Аполитичный субстрат азиатского бытия нелегко принять в его «смиренной наготе», ему предназначено облекаться в одежды истории, и другой судьбы у него быть не может. Но история остается в Азии именно покровом до- и метаисторического. Неизъясним этот спор истории с хаосом на азиатских просторах, и некому разрешить его…
В любом случае величие Азии не охватывается человеческим взором. Тем лучше. Взгляд азиата почти невольно ограничивается повседневными заботами, но в нем живет память о том, что в мировом круговороте таится непреходящий «великий ноль» бытия. Этим знанием он успокаивает и утешает себя. В глубине души ему все «по барабану» (см. ниже). Он равнодушен к смерти и геройству, во всем доверяется игре случая. Он живет, повторю, животом – частью тела в действительности более надежной и по-своему более мудрой, чем голова. «Мудрый наполняет живот и опустошает голову», – говорит тот же Лао-цзы. На самом деле азиат предан – или его предали – вечности и только безотчетно вибрирует, повинуясь ритму вселенского барабана жизни. Знание он ценит невысоко, ведь от него одни тревоги и печали. Знанию он предпочитает чувствительность.
Примат водной – или воздушной, если речь идет о степях и горах, – стихии объясняет другую характерную черту азиатского миросознания: отсутствие пластически законченной, отрефлексированной формы. Азиатская мысль и культура не знают субъектно-объектных отношений и, как следствие, индивидуальной идентичности западного типа. В резком контрасте с западным интеллектуализмом, который утверждает двойственность идеального и материального, трансцендентного и имманентного, азиатская мысль основывается на преемственности, взаимном перетекании присутствия и отсутствия, земного и небесного; она не ищет Архимедовой точки опоры, способной перевернуть мир, но сама воплощает бытие. Вместо проявлений единой субстанции Азия предъявляет бесчисленные соотношения единичностей, ибо единичности не могут существовать без своего антипода, своего другого. Они – вариации некоей вечно незавершенной темы, преломления вечносущего типа. И ничего страшного, если эти противоположности взаимно устраняют друг друга, растворяются в «музыке небесных сфер»:
«Когда птицы не поют, гора еще покойнее…»
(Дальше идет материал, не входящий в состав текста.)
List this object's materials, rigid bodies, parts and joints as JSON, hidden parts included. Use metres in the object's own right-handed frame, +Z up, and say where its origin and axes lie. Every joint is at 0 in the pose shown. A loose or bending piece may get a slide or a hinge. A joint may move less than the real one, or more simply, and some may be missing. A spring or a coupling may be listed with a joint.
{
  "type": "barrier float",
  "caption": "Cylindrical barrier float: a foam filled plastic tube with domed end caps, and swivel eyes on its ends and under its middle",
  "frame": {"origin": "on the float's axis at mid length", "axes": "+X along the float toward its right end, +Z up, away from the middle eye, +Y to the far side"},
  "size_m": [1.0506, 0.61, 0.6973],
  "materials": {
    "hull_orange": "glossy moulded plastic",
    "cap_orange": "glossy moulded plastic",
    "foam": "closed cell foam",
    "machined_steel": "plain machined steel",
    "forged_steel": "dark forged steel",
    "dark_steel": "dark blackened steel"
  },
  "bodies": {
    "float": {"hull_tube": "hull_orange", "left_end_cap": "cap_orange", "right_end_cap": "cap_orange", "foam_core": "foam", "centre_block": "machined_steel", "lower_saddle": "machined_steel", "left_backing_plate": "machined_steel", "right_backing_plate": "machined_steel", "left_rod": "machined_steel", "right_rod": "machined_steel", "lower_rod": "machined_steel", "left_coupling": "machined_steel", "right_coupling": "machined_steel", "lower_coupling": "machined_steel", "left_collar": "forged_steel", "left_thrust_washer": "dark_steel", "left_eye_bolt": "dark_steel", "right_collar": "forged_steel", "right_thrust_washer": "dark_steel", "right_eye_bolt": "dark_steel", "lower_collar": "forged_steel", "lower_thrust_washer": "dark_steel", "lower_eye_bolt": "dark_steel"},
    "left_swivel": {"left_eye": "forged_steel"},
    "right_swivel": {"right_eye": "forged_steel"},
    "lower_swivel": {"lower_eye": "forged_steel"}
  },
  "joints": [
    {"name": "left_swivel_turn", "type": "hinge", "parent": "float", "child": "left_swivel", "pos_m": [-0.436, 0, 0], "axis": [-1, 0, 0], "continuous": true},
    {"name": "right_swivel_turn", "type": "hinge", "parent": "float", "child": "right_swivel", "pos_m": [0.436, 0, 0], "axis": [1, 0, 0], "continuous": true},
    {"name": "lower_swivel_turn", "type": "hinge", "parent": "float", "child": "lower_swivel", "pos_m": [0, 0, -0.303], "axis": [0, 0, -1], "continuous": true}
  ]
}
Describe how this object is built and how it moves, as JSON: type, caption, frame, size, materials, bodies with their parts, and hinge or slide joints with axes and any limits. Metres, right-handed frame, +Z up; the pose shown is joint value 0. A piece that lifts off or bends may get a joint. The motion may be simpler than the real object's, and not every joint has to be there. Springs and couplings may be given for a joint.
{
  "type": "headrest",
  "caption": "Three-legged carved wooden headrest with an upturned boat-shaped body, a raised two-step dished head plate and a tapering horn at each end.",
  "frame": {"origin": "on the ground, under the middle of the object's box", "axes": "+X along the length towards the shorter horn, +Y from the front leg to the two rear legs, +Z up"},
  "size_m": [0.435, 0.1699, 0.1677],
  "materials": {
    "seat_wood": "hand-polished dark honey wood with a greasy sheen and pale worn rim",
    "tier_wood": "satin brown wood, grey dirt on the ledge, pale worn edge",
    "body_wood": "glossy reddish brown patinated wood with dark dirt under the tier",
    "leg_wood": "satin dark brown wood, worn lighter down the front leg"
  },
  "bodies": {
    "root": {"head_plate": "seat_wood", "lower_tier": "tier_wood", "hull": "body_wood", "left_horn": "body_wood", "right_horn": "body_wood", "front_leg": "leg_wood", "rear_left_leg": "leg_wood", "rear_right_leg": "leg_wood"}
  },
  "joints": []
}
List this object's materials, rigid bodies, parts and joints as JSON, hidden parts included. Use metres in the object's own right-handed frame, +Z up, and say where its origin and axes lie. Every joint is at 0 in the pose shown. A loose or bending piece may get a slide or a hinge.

Феерические контрасты самоустраняющихся моментов жизни, постоянное ускользание всего сущего от самого себя, творящее многокрасочное покрывало Изиды; время, которое предается себе и так предает себя, изменяет себе (не таков ли симбиоз истории и хаоса?); паузы, которые выявляют ритмы, значимые лакуны бытия, – одним словом, реальное время-бытие как неисчерпаемое разнообразие не-идентичностей в их абсолютном, неизбежном, но всегда отсутствующем, пустотном единстве, совместность всех метаморфоз бытия: только так и можно мыслить вселенский Путь – тот путь, который остается самим собой в неуклонном уклонении от себя, в вечном самоотсутствии.